Search the data for the word "finishes". Reproduce every line where it is found.

---- MATERIAL FOR THE TASK

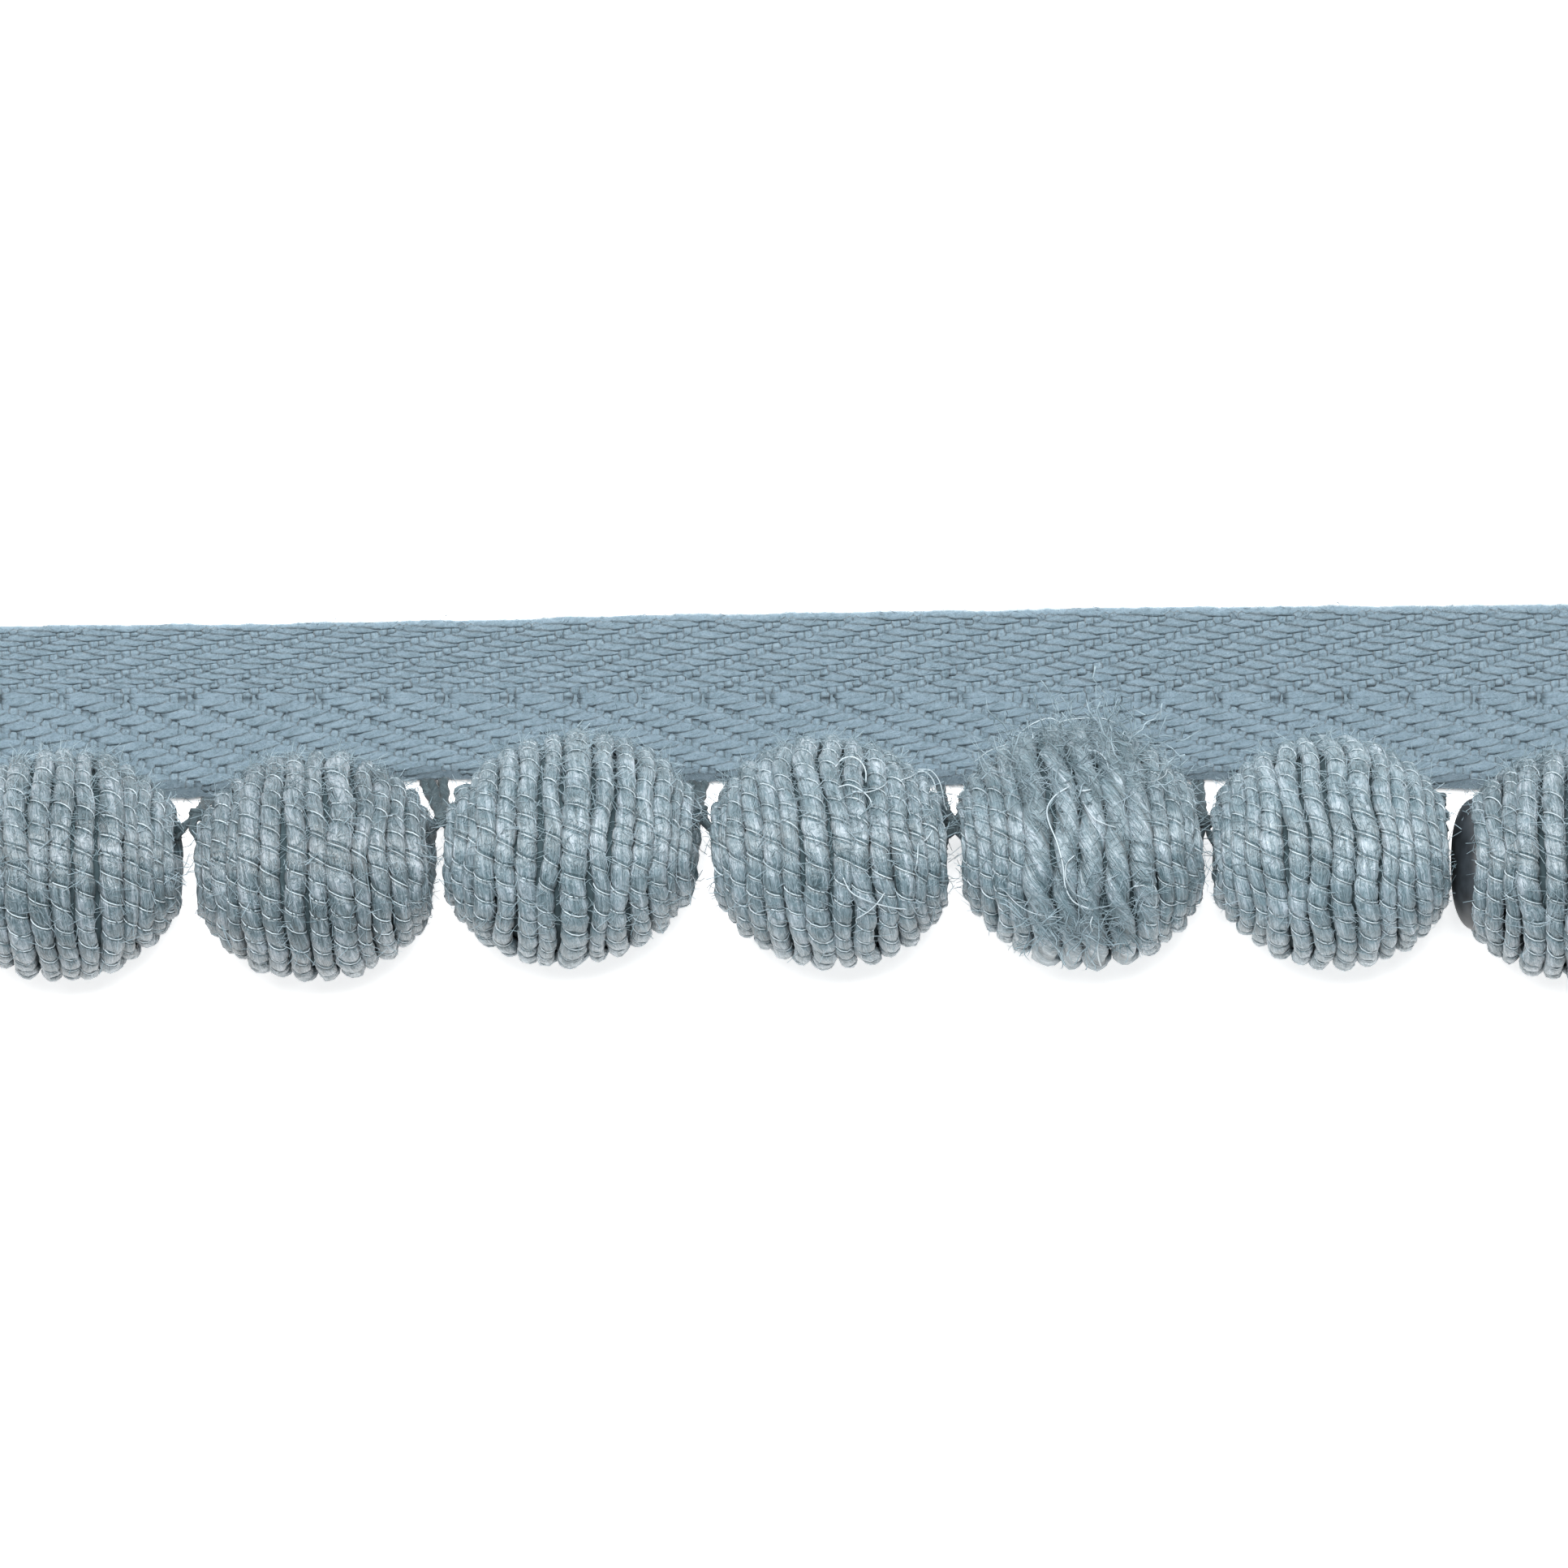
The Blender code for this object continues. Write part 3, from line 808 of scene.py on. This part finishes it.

--------
---- MATERIAL FOR THE TASK

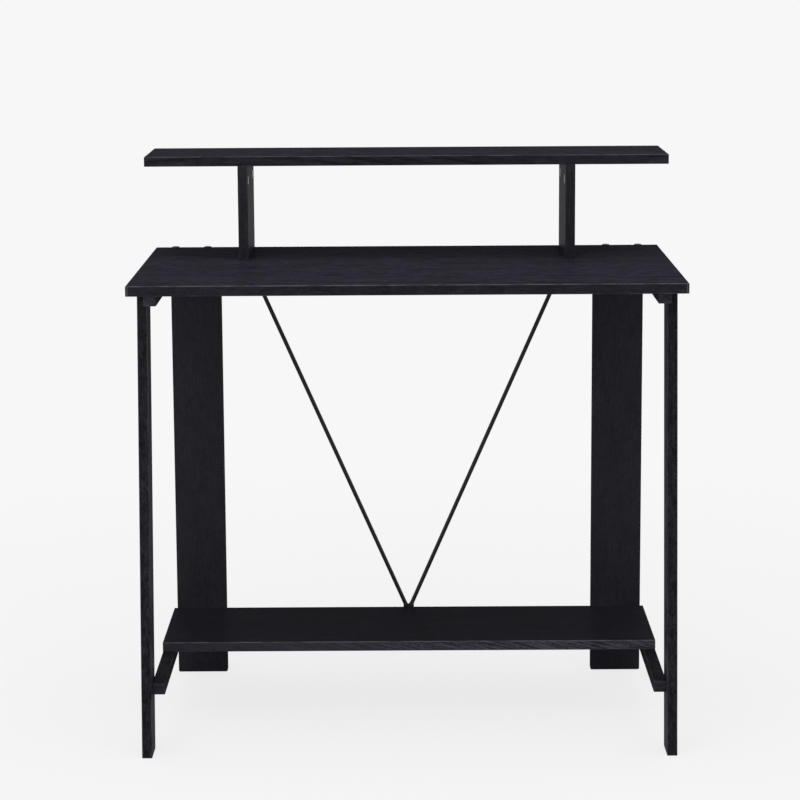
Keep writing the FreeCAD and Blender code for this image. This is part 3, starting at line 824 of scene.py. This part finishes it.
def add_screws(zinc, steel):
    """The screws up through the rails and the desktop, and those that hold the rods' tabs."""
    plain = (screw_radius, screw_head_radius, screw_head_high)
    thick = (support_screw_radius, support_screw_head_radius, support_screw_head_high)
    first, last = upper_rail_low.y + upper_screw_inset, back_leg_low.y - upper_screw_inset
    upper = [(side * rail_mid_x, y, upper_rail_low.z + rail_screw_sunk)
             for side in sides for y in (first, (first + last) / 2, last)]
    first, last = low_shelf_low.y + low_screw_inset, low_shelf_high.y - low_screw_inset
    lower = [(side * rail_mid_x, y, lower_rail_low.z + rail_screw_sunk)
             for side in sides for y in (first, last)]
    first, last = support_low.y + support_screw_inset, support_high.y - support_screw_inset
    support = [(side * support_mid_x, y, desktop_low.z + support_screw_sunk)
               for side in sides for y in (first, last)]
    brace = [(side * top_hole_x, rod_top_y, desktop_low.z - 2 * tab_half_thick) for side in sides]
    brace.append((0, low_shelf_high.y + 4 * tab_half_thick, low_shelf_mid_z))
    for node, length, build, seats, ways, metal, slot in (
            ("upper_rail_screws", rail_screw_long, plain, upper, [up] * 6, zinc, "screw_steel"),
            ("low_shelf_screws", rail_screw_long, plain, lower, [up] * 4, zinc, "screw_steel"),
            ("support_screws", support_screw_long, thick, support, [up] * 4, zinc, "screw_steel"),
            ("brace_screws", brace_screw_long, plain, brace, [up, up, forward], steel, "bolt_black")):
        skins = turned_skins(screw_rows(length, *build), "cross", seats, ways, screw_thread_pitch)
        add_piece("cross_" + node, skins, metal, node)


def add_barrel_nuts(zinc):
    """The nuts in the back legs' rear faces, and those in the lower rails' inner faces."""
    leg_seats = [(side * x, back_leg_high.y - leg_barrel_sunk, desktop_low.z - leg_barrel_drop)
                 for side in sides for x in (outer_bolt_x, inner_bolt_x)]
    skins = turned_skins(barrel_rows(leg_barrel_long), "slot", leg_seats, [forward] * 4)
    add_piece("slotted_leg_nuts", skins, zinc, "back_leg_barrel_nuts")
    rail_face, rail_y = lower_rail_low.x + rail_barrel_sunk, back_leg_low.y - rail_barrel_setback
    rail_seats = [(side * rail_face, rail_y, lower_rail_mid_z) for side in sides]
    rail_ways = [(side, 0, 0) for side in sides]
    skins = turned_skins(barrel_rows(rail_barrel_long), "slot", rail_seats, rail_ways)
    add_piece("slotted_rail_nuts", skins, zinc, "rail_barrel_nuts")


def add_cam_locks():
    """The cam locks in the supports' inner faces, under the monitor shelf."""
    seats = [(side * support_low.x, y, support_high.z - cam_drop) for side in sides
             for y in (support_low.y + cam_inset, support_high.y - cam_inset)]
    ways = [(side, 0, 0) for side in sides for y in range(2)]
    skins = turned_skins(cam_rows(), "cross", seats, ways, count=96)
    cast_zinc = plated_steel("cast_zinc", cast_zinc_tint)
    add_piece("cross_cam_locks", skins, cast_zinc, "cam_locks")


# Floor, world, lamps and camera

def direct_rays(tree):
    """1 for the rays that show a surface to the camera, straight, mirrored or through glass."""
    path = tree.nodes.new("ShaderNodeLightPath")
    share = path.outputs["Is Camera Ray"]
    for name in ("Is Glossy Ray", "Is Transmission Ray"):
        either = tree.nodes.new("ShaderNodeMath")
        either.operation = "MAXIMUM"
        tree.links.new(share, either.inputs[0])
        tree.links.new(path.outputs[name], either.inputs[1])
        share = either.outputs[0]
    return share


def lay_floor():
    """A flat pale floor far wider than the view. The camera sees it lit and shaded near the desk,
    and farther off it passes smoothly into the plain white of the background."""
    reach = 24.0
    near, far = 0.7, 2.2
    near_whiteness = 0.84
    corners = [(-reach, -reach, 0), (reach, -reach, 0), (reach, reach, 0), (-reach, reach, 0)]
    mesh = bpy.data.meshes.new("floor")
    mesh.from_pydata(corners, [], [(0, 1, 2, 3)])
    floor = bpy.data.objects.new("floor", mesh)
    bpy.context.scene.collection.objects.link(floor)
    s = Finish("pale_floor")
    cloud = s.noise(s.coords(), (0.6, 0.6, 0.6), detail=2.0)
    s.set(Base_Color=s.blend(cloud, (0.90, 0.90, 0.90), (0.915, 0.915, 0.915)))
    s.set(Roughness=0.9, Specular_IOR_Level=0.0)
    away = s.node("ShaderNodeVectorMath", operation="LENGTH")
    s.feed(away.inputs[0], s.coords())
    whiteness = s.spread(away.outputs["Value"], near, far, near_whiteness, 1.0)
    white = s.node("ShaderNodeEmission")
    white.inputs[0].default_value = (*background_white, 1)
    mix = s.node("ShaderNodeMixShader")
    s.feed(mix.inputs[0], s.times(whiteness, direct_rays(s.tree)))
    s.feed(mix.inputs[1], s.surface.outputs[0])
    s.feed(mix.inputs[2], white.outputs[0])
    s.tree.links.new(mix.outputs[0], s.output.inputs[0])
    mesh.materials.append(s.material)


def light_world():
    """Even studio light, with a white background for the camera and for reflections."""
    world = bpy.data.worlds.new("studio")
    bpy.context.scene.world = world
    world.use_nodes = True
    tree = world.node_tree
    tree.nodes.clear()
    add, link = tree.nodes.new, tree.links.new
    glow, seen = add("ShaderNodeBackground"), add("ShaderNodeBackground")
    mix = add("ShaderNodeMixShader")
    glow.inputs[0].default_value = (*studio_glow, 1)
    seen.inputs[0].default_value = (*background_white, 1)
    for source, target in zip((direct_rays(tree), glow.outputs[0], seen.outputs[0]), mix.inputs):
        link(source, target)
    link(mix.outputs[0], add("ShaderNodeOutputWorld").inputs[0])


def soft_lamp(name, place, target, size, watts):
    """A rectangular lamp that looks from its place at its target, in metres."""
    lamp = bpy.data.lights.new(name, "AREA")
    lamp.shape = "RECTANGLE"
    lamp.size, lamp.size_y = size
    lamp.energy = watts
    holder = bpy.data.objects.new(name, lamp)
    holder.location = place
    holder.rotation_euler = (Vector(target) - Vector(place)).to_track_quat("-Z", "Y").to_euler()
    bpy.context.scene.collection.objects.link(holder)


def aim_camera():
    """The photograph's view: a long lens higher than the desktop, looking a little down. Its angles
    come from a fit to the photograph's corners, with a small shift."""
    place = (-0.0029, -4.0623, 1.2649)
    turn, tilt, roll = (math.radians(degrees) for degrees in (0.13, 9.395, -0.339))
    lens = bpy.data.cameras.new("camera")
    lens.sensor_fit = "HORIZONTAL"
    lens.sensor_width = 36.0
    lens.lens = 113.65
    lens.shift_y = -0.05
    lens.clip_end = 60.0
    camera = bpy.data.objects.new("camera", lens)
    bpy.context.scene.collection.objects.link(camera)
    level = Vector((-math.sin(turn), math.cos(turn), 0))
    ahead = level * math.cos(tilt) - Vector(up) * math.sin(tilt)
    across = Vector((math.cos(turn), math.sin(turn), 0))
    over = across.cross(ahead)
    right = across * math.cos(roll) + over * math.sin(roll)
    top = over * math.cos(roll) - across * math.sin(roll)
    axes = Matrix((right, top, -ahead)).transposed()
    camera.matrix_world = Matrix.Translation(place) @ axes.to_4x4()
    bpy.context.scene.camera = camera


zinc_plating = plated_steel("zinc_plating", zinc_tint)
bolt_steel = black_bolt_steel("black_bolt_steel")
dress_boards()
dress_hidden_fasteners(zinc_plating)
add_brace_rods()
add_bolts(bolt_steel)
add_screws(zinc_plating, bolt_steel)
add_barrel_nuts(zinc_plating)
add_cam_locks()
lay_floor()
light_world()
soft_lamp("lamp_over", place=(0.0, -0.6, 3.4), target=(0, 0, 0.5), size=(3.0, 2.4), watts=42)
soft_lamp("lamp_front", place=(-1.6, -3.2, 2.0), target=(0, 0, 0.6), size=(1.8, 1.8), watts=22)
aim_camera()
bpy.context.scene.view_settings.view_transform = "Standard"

--------

■ OUTPUT OF THE EXERCISE ■
The Blender code for this object continues. Write part 3, from line 808 of scene.py on. This part finishes it.
Keep writing the FreeCAD and Blender code for this image. This is part 3, starting at line 824 of scene.py. This part finishes it.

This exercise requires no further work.